This Sixty Minutes segment, Treating Depression: Is there a placebo effect?, is interesting on several levels. Digging around, I find all sorts of tangential connections. If I was a skilled writer, perhaps I could adequately express them all. On the other hand, being a skilled writer might very well limit my ability to see all those connections.
Yep, each advantage we inherit is paid for by some shortcoming. The singular advantage that sets humans apart from animals is how we are able to imagine all the positives we would like to have, and imagine all the negatives we would like to be rid off. We excel at imagining better ways of living.
Now, it sounds like I’m getting off message here. What does this have to do with the placebo effect? First, consider that the placebo effect doesn’t work on animals (as far as I know, or if it does, it does so only minimally). I’m guessing that the placebo effect is actually an intuitive process that helps link us back toward our primal animal nature.
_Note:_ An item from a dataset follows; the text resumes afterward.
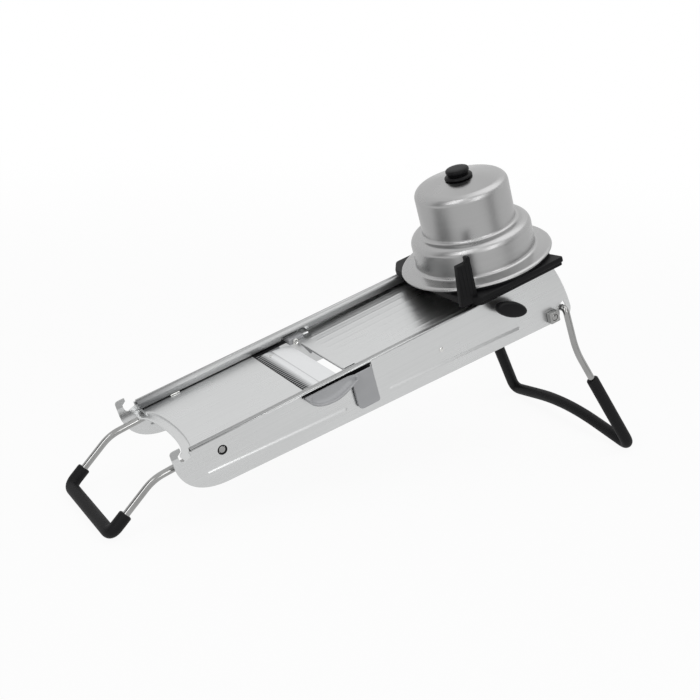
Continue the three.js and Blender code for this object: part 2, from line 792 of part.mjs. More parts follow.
function handleCorners() {
  const near = [
    { at: point(pivotU, -half + fit, pivotN) },
    { at: point(pivotU, -handleHalf, pivotN), round: pivotCorner },
    { at: point(handleBendU, -handleHalf, handleBendN), round: handleBend },
    { at: point(gripU, -handleHalf, gripN), round: handleCorner },
  ];
  return near.concat(mirrored(near));
}

// The same corners on the far side, in return order
function mirrored(corners) {
  return corners.map(({ at, round }) => ({ at: point(at.x, -at.y, at.z), round })).reverse();
}

// The corners of a sleeve: it starts part of the way down the last straight run
function sleeveCorners(corners, startShare) {
  const count = corners.length / 2;
  const corner = corners[count - 1];
  const start = corners[count - 2].at.clone().lerp(corner.at, startShare);
  const near = [{ at: start }, corner];
  return near.concat(mirrored(near));
}

const handleWire = new BentWire(handleCorners());
addPiece('front_handle_wire', swept(handleWire, wireRadius), polishedWire);
const handleSleeveWire = new BentWire(sleeveCorners(handleCorners(), sleeveStartShare));
addPiece('front_handle_sleeve', swept(handleSleeveWire, sleeveRadius, sleeveBore), blackRubber);

// The rear leg: a wider bent wire that turns on the axle and splays out to two feet
const footHalf = 88.8;
const legCorner = 11;
const legKneeU = 367.5;
const legKneeN = -82;
const legKneeReach = 8.5;
const legTopU = 368;
const legTopN = -41;
const legTopReach = 4;
const legRise = 8;
const legSleeveShare = 0.29;
const eyeRadius = 8;
const eyeWidth = 6;
const eyeV = wallInner - fit - eyeWidth;
const legBend = 12;
const legTurn = 4.4;

function legCorners() {
  const near = [
    { at: point(axleU + eyeRadius - fit, -eyeV - eyeWidth / 2, legTopN) },
    { at: point(legTopU, -eyeV - eyeWidth / 2, legTopN), round: legTurn },
    { at: point(legTopU, -half - legTopReach, legTopN), round: legTurn },
    { at: point(legKneeU, -half - legKneeReach, legKneeN), round: legBend },
    { at: point(footU, -footHalf, footN), round: legCorner },
  ];
  const middle = [{ at: point(footU, 0, footN + 2 * legRise), round: footHalf / 2, steps: 8 }];
  return near.concat(middle, mirrored(near));
}

function legSleeveCorners() {
  const corners = legCorners();
  const near = corners.slice(3, 5);
  const start = near[0].at.clone().lerp(near[1].at, legSleeveShare);
  const from = [{ at: start }, near[1]];
  return from.concat([corners[5]], mirrored(from));
}

const legBentWire = new BentWire(legCorners());

function legWire() {
  let wire = solidOf(swept(legBentWire, wireRadius));
  for (const side of [-1, 1]) {
    wire = wire.add(crossBar(axleU, axleN, eyeRadius, side * eyeV, side * (eyeV + eyeWidth)));
  }
  return wire.subtract(crossBore(axleU, axleN, axleRadius, -half, half));
}

addPiece('rear_leg_wire', legWire(), polishedWire);
addPiece('rear_leg_sleeve', swept(new BentWire(legSleeveCorners()), sleeveRadius, sleeveBore), blackRubber);

// The axle of the rear leg, with a square nut outside each wall
const nutSize = 10;
const nutThickness = 5.5;

function squareNut(side) {
  const from = side * (half + fit);
  const to = from + side * nutThickness;
  const reach = nutSize / 2;
  const nut = block(axleU - reach, axleU + reach, from, to, axleN - reach, axleN + reach);
  return nut.subtract(crossBore(axleU, axleN, axleRadius, from, to));
}

const axleHalf = half + nutThickness;
addPiece('leg_axle', crossBar(axleU, axleN, axleRadius, -axleHalf, axleHalf), polishedWire);
addPiece('leg_nut_near', squareNut(-1), polishedWire);
addPiece('leg_nut_far', squareNut(1), polishedWire);

// The dome: a spun cup in two steps with a thin flange, as wide as the carriage under it
const domeSheet = 1.2;
const carriageOverhang = 6;
const flangeInset = 0.1;
const lowerShare = 0.7924;
const upperShare = 0.6126;
const flangeRadius = half + carriageOverhang - flangeInset;
const lowerRadius = flangeRadius * lowerShare;
const upperRadius = flangeRadius * upperShare;
const domeRimN = 10.5;
const stepN = 43;
const crownN = 88;
const domeHole = 6;
const rimTurn = 1.6;
const flangeRise = 4.2;
const lowerRound = 8;
const upperRound = 8;
const rootRound = 3.2;
const crownFall = 3;

// The outer profile from the hole at the crown down to the rim, moved inwards by an offset
function domeProfile(inset) {
  const edgeN = crownN - crownFall;
  const points = [[domeHole, crownN - inset]];
  points.push([upperRadius / 2, crownN - crownFall / 4 - inset]);
  arcPoints(points, upperRadius - upperRound, edgeN - upperRound, upperRound - inset, 78, 0, 4);
  const rootUpper = upperRadius + rootRound;
  arcPoints(points, rootUpper, stepN + rootRound, rootRound + inset, 180, 270, 2);
  arcPoints(points, lowerRadius - lowerRound, stepN - lowerRound, lowerRound - inset, 90, 0, 4);
  const flangeTopN = domeRimN + flangeRise;
  const rootLower = lowerRadius + rootRound;
  arcPoints(points, rootLower, flangeTopN + rootRound, rootRound + inset, 180, 262, 2);
  return points;
}

// Adds the points of an arc to a profile
function arcPoints(points, radius, n, size, fromDegrees, toDegrees, steps) {
  for (let i = 0; i <= steps; i += 1) {
    const angle = THREE.MathUtils.degToRad(fromDegrees + ((toDegrees - fromDegrees) * i) / steps);
    points.push([radius + size * Math.cos(angle), n + size * Math.sin(angle)]);
  }
}

function dome() {
  const outer = domeProfile(0);
  const inner = domeProfile(domeSheet);
  outer.push([flangeRadius - rimTurn, domeRimN + domeSheet + rimTurn]);
  outer.push([flangeRadius, domeRimN + domeSheet]);
  outer.push([flangeRadius, domeRimN]);
  outer.push([flangeRadius - rimTurn, domeRimN]);
  inner.push([flangeRadius - 2 * rimTurn, domeRimN + rimTurn]);
  const profile = outer.concat(inner.reverse());
  profile.push(profile[0]);
  return turned(profile.reverse(), domeU, 36);
}

addPiece('dome_shell', dome(), spunSteel);

// The carriage: a moulded frame that slides on the rails and carries the dome
const carriageTop = 8.5;
const carriageShare = 0.8187;
const carriageHalfLength = flangeRadius * carriageShare;
const carriageChamferU = 11;
const carriageChamferV = 16;
const carriageStepN = 3.6;
const carriageStepIn = 1.4;
const runnerWidth = 3;
const runnerDrop = 4;
const runnerOuter = half - railWidth - running;
const openingEdge = 1;
const foodOpening = runnerOuter - runnerWidth - openingEdge;
const seatLedge = 2;
const seatRingInner = foodOpening + seatLedge;
const seatRingOuter = flangeRadius - rimTurn / 2;
const postWidth = 6;
const postTop = 45;
const postLowTop = 40.5;
const postLength = 17.2;
const postShare = 0.6374;
const postLean = 4;
const postFinShare = 0.42;

function carriagePlan(inset) {
  const lowU = domeU - carriageHalfLength + inset;
  const highU = domeU + carriageHalfLength - inset;
  const edge = half + carriageOverhang - inset;
  const shape = new THREE.Shape();
  shape.moveTo(lowU + carriageChamferU, -edge);
  shape.lineTo(highU - carriageChamferU, -edge);
  shape.lineTo(highU, -edge + carriageChamferV);
  shape.lineTo(highU, edge - carriageChamferV);
  shape.lineTo(highU - carriageChamferU, edge);
  shape.lineTo(lowU + carriageChamferU, edge);
  shape.lineTo(lowU, edge - carriageChamferV);
  shape.lineTo(lowU, -edge + carriageChamferV);
  return shape;
}

// A guide post in two steps, drawn for the near front and turned half round for the far rear
function guidePost() {
  const baseHighU = domeU - flangeRadius * postShare;
  const baseLowU = baseHighU - postLength;
  const stepU = baseHighU - (baseHighU - baseLowU) * postFinShare;
  const shape = new THREE.Shape();
  shape.moveTo(baseLowU, carriageStepN);
  shape.lineTo(baseHighU, carriageStepN);
  shape.lineTo(baseHighU + fit, postTop);
  shape.lineTo(stepU + postLean, postTop);
  shape.lineTo(stepU + postLean, postLowTop);
  shape.lineTo(baseLowU + postLean, postLowTop);
  const from = -half + fit;
  return sidePlate(shape, from, from + postWidth);
}

function carriage() {
  let frame = planPlate(carriagePlan(0), carriageStepN, carriageTop);
  frame = frame.add(planPlate(carriagePlan(carriageStepIn), fit, carriageStepN + fit));
  const ringProfile = [
    [seatRingInner, carriageTop - fit],
    [seatRingOuter, carriageTop - fit],
    [seatRingOuter, domeRimN - fit],
    [seatRingInner, domeRimN - fit],
    [seatRingInner, carriageTop - fit],
  ];
  const ring = solidOf(turned(ringProfile, domeU, 48));
  frame = frame.add(ring.intersect(planPlate(carriagePlan(0), 0, domeRimN)));
  const runnerReach = carriageHalfLength - carriageChamferU;
  const runnerLowU = domeU - runnerReach;
  const runnerHighU = domeU + runnerReach;
  for (const side of [-1, 1]) {
    const outer = side * runnerOuter;
    const inner = outer - side * runnerWidth;
    frame = frame.add(block(runnerLowU, runnerHighU, inner, outer, -runnerDrop, carriageStepN));
  }
  const post = guidePost();
  frame = frame.add(post);
  const turnedPost = post.translate([-domeU, 0, 0]).rotate([0, 0, 180]).translate([domeU, 0, 0]);
  frame = frame.add(turnedPost);
  return frame.subtract(upright(domeU, 0, foodOpening, -bodyWidth, bodyWidth, 48));
}

addPiece('carriage_frame', carriage(), blackPlastic);

// The collar in the dome's crown, which guides the plunger's shaft
const plungerRadius = 4;
const collarRadius = 12.4;
const collarRise = 2.6;

function collar() {
  const bore = plungerRadius + fit;
  const stem = domeHole - fit;
  const seat = crownN + fit;
  const profile = [
    [bore, crownN - domeSheet - collarRise],
    [stem, crownN - domeSheet - collarRise],
    [stem, seat],
    [collarRadius, seat],
    [collarRadius, seat + collarRise / 2],
    [collarRadius - collarRise / 2, seat + collarRise],
    [bore, seat + collarRise],
    [bore, crownN - domeSheet - collarRise],
  ];
  return turned(profile, domeU);
}

// The plunger: a knob, a shaft, a plate with prongs and the nut that holds it
const plateGap = 3.9;
const plateRadius = upperRadius - plateGap;
const plateSheet = 3;
const plateN = 16;
const prongInset = 11;
const prongRing = plateRadius - prongInset;
const prongCount = 10;
const prongRadius = 1.4;
const prongLength = 9;
const plungerKnobRadius = 10.4;
const plungerKnobHeight = 5.4;
const plungerKnobNeck = 1.2;
const nutRadius = 8;
const nutHeight = 4;

function prongPlate() {
  let plate = upright(domeU, 0, plateRadius, plateN, plateN + plateSheet, 32);
  for (let i = 0; i < prongCount; i += 1) {
    const angle = (i / prongCount) * 2 * Math.PI;
    const cone = new THREE.CylinderGeometry(prongRadius, prongRadius / 4, prongLength, 8);
    cone.rotateX(Math.PI / 2);
    const v = prongRing * Math.sin(angle);
    cone.translate(domeU + prongRing * Math.cos(angle), v, plateN + fit - prongLength / 2);
    plate = plate.add(solidOf(cone));
  }
  return plate.subtract(upright(domeU, 0, plungerRadius + fit, -half, half));
}

const collarTop = crownN + fit + collarRise;
const knobBottom = collarTop + fit;
const knobTop = knobBottom + plungerKnobHeight;

function plungerKnob() {
  const bore = plungerRadius + fit;
  const roof = knobTop - plungerKnobHeight / 3;
  const profile = [
    [bore, knobBottom],
    [plungerKnobRadius - plungerKnobNeck, knobBottom],
    [plungerKnobRadius - plungerKnobNeck, knobBottom + plungerKnobNeck],
    [plungerKnobRadius, knobBottom + 2 * plungerKnobNeck],
    [plungerKnobRadius, knobTop - plungerKnobNeck],
    [plungerKnobRadius - plungerKnobNeck, knobTop],
    [0, knobTop + fit],
    [0, roof],
    [bore, roof],
    [bore, knobBottom],
  ];
  return turned(profile, domeU);
}

function plateNut() {
  const nut = upright(domeU, 0, nutRadius, plateN - fit - nutHeight, plateN - fit, 6);
  return nut.subtract(upright(domeU, 0, plungerRadius + fit, -half, half));
}

addPiece('dome_collar', collar(), blackPlastic);
addPiece('plunger_knob', plungerKnob(), blackPlastic);
const shaftTopN = knobTop - plungerKnobHeight / 3 - fit;
const plunger = upright(domeU, 0, plungerRadius, plateN - fit - nutHeight, shaftTopN);
addPiece('plunger_shaft', plunger, polishedWire);
addPiece('prong_plate', prongPlate(), brushedSteel);
addPiece('prong_plate_nut', plateNut(), polishedWire);

// The tilt at which the grip and the feet touch the ground together
const lowestAt = (wire, angle) => wire.stations.reduce((low, next) => {
  const height = (at) => at.x * Math.sin(angle) + at.z * Math.cos(angle);
  return height(next) < height(low) ? next : low;
});
let tilt = 0;
for (let round = 0; round < 5; round += 1) {
  const grip = lowestAt(handleWire, tilt);
  const foot = lowestAt(legBentWire, tilt);
  tilt = Math.atan2(grip.z - foot.z, foot.x - grip.x);
}
bed.rotation.y = -tilt;

// Sets the slicer on the ground, with its middle over the origin
const extent = new THREE.Box3().setFromObject(slicer, true);
const middle = extent.getCenter(new THREE.Vector3());
slicer.position.set(-middle.x, -middle.y, -extent.min.z);
slicer.updateMatrixWorld(true);

export default slicer;
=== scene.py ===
"""A stainless steel mandoline slicer with a black carriage, on wire supports.

The pieces are made in the order in which the real one is put together. Their sizes are in
millimetres in the bed's own directions: u up the bed, v across it and n square to it.
"""

import json
from math import atan2, cos, degrees, pi, radians, sin, sqrt

import bmesh
import bpy
from mathutils import Matrix, Vector


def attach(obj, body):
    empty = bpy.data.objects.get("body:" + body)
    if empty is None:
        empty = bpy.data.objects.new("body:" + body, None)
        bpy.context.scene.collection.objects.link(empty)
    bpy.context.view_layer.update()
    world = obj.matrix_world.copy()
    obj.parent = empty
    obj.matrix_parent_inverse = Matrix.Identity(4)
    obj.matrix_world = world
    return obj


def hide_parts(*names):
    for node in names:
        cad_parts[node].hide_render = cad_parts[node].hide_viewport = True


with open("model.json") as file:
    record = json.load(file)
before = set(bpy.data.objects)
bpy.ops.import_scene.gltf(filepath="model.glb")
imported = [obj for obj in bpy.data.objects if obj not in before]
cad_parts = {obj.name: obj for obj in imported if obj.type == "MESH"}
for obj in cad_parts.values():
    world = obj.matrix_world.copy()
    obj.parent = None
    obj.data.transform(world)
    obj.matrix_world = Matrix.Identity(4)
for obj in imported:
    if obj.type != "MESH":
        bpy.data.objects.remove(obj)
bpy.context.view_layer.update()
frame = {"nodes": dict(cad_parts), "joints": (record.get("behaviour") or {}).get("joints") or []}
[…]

That sounds a little far-fetched I suppose, so let me explain this if I can…
The cognitive processes that make thinking possible keep us on edge constantly relative to ‘dumb’ animals. Thought enables us to worry about what may never happen, desire that which is impossible to obtain, plan for the un-planable. The result being, we just can’t help but make mountains out of molehills. Nature abhors a vacuum and so it naturally fills the mind’s immense inner space (trillions of synaptic possibilities) with anything available, be it fact or imagination’s fiction.
Now, if these were actual physical mountains we were making from molehills we would be grounded in reality… tentative and hesitant as we ford the river of life. Our mind keeps us ‘high strung’, and that interferes with an ability found in other animals to respond spontaneously with problematic situations they encounter. Our responses seem to swing from one extreme to the other. Yes, we are very creative and accomplish much more, but at what cost? Are we as successful as we think we are—truly?
We are so anxious to answer that question in the affirmative that we actually fail to ask it, or ask it in a self righteous and hypocritical way (e.g., “We are all sinners and those who fail to take Jesus as their savior go to hell”). Maybe the self-doubt that naturally compliments an idealized self image, forces that (i.e., Hence existence and nothing give birth to each other).
I’m afraid I ended up saying more about the dis-ease that the placebo effect assists us with, than the effect itself. Of course, viewed from a symptoms point of view, that makes sense, i.e., the placebo effect is more a symptom of underlying causes than anything real in its own right. This is why I say the placebo effect is the process at work in religion. Oh well… No wonder I lament not being a better writer, and capable of putting the whole picture I see into words. They say a picture is worth a thousand words, but alas, the more words I write, the more bored you’d become. Ah yes, this is what makes a skilled writer; they can write thousands of words and keep it interesting!